# Victoria area fret level and polish recommendations



## voxworld (Feb 9, 2006)

Who is in the Victoria area for fretwork on a strat? Recommendations appreciated!
Long & McQuade?


----------



## BSTheTech (Sep 30, 2015)

There are a couple guys (I have their cards somewhere) but they both usually have 2-3 month wait times. I've used Dave Pellow but he just moved to Nanaimo and started a new shop there. Great work.


----------



## voxworld (Feb 9, 2006)

Worth waiting for if they’re good, let me know contact info for the Vic area one if you don’t mind, thx!


----------



## BSTheTech (Sep 30, 2015)

I'm coming up empty. I'll check my desk at work on Tuesday. Barring that stop in at Old Town Strings on Hillside. They don't work on electrics but they keep the cards of all the other luthiers in town. That was how I found these guys in the first place.


----------



## BSTheTech (Sep 30, 2015)

Found'em

Dylan Rovere - Luthier 1245 Basil Avenue, Vic BC 250-386-4577 - [email protected]

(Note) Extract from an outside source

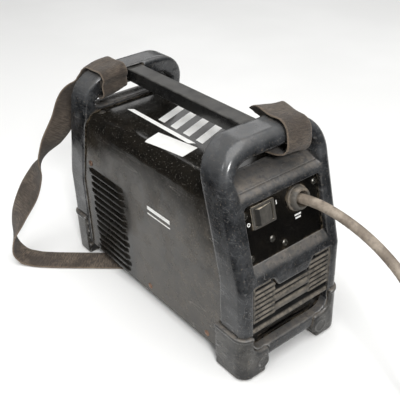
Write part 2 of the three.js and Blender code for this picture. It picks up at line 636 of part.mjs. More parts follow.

RAEVON Fretted Instrument Repair - Kenneth -- 250-479-5911 - [email protected] 

Both cards are a few years old and may or may not be accurate.


----------



## Stevie007 (Aug 14, 2017)

BSTheTech said:


> I'm coming up empty. I'll check my desk at work on Tuesday. Barring that stop in at Old Town Strings on Hillside. They don't work on electrics but they keep the cards of all the other luthiers in town. That was how I found these guys in the first place.


Old Town Strings works on electric guitars now and they are great. Former owner, Dave Cahill, absolute gem of a guy, passed away a few years back. Before he passed away, he sold his shop to Dylan Rovere, a great luthier with an interest in both electric and acoustic instruments. They are the "go to" guys in Victoria.


----------